## GIVEN MATERIAL
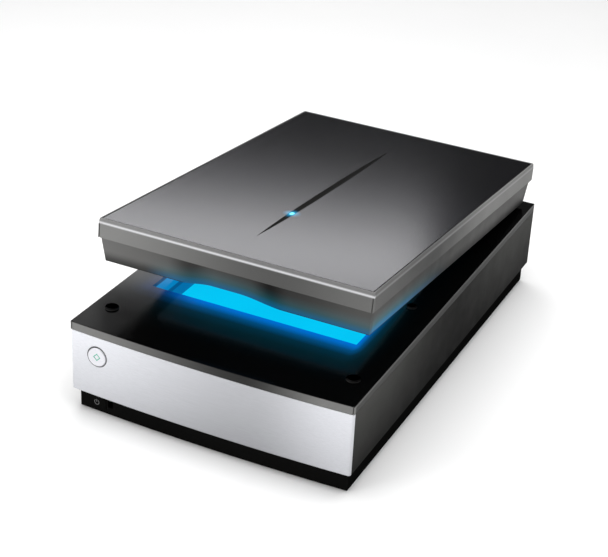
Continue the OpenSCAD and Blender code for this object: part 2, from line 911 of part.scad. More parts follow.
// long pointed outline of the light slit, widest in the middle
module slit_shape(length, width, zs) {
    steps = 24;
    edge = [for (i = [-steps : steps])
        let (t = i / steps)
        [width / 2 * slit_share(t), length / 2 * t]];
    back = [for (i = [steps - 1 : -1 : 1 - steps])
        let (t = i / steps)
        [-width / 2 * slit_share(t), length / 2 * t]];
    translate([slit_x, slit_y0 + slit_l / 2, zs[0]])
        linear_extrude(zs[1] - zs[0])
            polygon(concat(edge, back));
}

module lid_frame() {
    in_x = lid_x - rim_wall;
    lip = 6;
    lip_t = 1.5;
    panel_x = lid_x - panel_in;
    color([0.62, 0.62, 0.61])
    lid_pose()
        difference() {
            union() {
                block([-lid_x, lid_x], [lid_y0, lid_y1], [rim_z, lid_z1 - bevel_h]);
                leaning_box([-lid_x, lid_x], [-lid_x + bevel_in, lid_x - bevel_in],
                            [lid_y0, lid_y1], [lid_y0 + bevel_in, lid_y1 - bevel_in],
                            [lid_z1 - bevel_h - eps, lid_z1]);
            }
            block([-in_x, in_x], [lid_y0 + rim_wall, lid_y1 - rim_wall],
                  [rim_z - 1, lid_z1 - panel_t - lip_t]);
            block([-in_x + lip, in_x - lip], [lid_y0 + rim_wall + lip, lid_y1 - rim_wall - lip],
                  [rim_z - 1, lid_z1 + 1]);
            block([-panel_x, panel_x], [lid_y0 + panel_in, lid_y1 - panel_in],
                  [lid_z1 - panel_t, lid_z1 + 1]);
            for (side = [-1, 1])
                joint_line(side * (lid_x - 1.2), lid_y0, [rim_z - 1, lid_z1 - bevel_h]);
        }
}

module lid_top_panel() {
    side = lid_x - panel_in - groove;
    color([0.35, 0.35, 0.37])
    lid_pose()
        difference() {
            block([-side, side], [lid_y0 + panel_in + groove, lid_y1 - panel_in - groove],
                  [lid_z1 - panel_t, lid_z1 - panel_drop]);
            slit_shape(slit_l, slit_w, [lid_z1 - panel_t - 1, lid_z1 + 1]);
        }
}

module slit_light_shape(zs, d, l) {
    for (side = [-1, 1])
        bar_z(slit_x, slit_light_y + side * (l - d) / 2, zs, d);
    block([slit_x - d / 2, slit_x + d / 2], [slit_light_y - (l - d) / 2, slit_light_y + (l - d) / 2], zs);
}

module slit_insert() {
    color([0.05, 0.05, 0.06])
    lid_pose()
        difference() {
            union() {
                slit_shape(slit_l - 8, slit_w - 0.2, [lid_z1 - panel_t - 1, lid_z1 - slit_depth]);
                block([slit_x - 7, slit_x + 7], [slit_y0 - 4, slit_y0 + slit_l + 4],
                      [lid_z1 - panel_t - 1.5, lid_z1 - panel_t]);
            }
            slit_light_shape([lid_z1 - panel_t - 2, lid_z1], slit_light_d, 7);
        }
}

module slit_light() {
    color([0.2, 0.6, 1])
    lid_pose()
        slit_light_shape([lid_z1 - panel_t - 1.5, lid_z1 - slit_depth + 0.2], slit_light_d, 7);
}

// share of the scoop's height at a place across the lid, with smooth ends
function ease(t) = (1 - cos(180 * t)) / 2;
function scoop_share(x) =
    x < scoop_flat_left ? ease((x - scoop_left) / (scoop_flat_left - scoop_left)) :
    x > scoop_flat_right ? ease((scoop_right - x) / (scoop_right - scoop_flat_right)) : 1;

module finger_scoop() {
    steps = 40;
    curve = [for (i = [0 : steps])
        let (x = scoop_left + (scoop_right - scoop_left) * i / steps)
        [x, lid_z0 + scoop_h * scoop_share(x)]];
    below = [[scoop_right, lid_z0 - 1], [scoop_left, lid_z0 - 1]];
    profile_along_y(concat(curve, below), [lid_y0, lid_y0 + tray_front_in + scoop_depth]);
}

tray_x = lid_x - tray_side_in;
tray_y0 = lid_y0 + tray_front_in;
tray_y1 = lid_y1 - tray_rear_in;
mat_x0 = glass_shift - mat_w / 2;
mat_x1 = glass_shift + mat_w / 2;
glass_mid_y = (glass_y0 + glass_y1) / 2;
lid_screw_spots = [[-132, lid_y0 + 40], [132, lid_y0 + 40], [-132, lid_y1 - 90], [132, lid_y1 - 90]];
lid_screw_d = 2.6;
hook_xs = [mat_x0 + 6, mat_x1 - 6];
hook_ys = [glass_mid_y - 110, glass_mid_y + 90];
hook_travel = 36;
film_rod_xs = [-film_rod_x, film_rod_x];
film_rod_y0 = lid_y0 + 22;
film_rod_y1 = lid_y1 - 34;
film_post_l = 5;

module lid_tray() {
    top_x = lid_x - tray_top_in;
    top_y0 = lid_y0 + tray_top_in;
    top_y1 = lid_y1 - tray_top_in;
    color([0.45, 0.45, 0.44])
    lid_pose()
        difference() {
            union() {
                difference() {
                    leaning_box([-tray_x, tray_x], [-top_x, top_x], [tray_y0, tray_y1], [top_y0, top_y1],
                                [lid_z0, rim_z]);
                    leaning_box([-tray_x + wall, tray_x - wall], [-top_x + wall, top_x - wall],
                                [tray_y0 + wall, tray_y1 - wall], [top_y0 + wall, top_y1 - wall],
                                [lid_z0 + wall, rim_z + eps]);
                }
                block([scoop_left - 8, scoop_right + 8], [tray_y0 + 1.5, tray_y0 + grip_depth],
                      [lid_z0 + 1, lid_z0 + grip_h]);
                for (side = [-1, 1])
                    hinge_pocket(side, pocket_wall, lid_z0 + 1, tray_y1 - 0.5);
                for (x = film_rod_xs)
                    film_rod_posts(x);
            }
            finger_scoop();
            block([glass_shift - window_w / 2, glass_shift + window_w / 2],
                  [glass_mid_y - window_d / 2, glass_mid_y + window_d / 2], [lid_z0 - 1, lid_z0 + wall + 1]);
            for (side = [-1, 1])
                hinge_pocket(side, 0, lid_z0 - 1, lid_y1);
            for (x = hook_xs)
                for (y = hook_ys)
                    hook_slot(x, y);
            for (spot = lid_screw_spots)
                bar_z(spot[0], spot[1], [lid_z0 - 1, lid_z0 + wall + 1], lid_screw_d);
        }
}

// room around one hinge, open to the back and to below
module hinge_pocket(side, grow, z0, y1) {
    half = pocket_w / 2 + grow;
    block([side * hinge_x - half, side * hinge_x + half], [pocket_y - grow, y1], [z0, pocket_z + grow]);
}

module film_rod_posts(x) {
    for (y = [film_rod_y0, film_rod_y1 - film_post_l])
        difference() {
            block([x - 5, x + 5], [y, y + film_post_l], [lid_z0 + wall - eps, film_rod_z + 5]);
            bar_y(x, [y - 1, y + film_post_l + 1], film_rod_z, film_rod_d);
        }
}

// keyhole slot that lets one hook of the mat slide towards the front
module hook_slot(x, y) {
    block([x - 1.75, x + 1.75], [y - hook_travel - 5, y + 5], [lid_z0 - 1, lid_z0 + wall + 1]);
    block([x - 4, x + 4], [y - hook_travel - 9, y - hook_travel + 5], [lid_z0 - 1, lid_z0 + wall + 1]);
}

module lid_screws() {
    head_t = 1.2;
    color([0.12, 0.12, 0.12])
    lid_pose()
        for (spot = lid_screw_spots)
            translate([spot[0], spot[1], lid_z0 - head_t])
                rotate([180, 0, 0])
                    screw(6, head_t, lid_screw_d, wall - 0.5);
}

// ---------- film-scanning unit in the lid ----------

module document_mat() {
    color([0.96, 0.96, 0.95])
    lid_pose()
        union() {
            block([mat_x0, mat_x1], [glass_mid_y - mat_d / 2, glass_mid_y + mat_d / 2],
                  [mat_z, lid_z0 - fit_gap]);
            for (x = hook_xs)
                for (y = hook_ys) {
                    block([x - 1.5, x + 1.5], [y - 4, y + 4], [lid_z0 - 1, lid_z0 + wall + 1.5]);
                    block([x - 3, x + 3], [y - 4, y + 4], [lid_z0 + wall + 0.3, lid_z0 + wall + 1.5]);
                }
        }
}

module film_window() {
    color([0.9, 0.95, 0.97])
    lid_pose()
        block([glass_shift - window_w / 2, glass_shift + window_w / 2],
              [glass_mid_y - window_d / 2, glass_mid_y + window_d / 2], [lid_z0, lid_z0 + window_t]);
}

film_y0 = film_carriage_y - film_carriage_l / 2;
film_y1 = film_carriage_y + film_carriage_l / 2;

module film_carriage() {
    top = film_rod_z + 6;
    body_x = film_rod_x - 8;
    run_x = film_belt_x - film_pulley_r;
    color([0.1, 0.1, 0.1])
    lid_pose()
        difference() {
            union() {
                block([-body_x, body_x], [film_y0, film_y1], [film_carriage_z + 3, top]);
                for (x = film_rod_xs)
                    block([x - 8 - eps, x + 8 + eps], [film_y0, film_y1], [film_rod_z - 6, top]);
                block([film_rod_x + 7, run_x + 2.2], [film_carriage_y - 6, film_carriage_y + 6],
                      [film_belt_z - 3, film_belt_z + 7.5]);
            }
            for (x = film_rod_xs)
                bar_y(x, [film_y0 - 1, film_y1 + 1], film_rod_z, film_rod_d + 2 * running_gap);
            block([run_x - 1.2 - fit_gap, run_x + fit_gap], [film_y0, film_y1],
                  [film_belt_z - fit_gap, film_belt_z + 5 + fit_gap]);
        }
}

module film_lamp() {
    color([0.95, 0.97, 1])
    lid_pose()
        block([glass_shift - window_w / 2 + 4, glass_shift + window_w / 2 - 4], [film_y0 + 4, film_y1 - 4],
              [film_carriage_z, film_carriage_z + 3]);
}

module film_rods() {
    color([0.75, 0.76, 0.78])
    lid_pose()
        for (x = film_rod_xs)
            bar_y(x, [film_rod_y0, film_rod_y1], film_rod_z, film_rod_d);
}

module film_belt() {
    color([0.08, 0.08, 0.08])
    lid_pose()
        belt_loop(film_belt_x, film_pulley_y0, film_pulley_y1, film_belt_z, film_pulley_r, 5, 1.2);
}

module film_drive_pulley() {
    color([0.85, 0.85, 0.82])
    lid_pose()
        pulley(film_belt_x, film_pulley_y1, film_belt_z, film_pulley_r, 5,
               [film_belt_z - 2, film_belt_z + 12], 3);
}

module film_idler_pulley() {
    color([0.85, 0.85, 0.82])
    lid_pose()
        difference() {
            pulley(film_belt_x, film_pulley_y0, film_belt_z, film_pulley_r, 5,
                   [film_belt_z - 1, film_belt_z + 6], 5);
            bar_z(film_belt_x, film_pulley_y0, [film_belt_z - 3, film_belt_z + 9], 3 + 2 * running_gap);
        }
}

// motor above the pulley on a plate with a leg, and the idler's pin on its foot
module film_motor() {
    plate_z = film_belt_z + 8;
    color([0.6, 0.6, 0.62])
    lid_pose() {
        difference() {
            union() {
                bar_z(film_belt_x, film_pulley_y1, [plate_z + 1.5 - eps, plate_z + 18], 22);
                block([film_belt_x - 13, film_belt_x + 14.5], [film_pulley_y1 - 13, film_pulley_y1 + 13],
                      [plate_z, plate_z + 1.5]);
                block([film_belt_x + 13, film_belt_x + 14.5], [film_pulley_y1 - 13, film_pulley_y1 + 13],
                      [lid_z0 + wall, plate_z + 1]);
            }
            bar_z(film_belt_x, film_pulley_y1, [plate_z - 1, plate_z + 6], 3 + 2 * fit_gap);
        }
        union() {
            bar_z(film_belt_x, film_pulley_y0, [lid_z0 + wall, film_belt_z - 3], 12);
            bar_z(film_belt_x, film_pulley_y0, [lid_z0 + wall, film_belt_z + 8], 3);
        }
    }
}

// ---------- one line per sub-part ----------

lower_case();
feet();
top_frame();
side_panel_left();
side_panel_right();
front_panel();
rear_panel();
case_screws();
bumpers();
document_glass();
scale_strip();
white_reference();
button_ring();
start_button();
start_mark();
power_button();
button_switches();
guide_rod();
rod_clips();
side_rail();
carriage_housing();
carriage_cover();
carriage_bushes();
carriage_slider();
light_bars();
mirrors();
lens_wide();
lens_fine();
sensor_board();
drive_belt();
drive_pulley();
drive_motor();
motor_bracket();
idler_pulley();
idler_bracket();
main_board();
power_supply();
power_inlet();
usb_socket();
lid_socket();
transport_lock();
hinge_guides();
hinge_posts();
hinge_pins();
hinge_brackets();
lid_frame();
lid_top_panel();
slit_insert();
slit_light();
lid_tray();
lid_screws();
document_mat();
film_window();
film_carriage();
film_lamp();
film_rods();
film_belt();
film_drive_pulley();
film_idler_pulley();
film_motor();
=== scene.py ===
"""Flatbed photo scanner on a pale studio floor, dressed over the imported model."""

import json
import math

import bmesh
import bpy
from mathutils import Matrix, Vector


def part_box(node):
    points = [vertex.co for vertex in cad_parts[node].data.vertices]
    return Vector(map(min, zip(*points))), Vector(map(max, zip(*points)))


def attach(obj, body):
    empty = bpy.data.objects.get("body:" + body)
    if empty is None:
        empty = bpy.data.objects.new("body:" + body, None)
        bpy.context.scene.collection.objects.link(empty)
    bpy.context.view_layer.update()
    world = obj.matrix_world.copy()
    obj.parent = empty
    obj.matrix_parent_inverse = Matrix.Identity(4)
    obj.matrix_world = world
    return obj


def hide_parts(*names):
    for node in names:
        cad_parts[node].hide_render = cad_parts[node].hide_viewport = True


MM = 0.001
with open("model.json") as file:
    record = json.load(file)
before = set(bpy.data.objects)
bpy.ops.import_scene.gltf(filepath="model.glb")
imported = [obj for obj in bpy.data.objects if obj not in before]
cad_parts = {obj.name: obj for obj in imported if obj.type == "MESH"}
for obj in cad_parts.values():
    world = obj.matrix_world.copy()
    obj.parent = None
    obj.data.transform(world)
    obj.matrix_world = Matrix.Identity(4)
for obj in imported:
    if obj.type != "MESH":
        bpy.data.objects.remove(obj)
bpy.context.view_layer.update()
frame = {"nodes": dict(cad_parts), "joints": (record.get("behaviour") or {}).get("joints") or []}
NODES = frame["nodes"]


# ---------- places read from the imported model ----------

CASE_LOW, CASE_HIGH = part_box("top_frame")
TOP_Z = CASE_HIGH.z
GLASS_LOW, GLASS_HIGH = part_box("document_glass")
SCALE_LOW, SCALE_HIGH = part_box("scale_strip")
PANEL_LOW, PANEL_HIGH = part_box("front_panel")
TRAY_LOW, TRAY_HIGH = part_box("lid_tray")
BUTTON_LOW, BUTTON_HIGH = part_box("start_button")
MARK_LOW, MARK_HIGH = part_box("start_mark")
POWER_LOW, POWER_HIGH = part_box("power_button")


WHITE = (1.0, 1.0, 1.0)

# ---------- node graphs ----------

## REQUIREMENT
The lines from the one containing "lower_case();" to the one containing "cad_parts[node].hide_render = cad_parts[node].hide_viewport", both included, are to be extracted exactly; give no other line.

## COMPLETED EXERCISE
lower_case();
feet();
top_frame();
side_panel_left();
side_panel_right();
front_panel();
rear_panel();
case_screws();
bumpers();
document_glass();
scale_strip();
white_reference();
button_ring();
start_button();
start_mark();
power_button();
button_switches();
guide_rod();
rod_clips();
side_rail();
carriage_housing();
carriage_cover();
carriage_bushes();
carriage_slider();
light_bars();
mirrors();
lens_wide();
lens_fine();
sensor_board();
drive_belt();
drive_pulley();
drive_motor();
motor_bracket();
idler_pulley();
idler_bracket();
main_board();
power_supply();
power_inlet();
usb_socket();
lid_socket();
transport_lock();
hinge_guides();
hinge_posts();
hinge_pins();
hinge_brackets();
lid_frame();
lid_top_panel();
slit_insert();
slit_light();
lid_tray();
lid_screws();
document_mat();
film_window();
film_carriage();
film_lamp();
film_rods();
film_belt();
film_drive_pulley();
film_idler_pulley();
film_motor();
=== scene.py ===
"""Flatbed photo scanner on a pale studio floor, dressed over the imported model."""

import json
import math

import bmesh
import bpy
from mathutils import Matrix, Vector


def part_box(node):
    points = [vertex.co for vertex in cad_parts[node].data.vertices]
    return Vector(map(min, zip(*points))), Vector(map(max, zip(*points)))


def attach(obj, body):
    empty = bpy.data.objects.get("body:" + body)
    if empty is None:
        empty = bpy.data.objects.new("body:" + body, None)
        bpy.context.scene.collection.objects.link(empty)
    bpy.context.view_layer.update()
    world = obj.matrix_world.copy()
    obj.parent = empty
    obj.matrix_parent_inverse = Matrix.Identity(4)
    obj.matrix_world = world
    return obj


def hide_parts(*names):
    for node in names:
        cad_parts[node].hide_render = cad_parts[node].hide_viewport = True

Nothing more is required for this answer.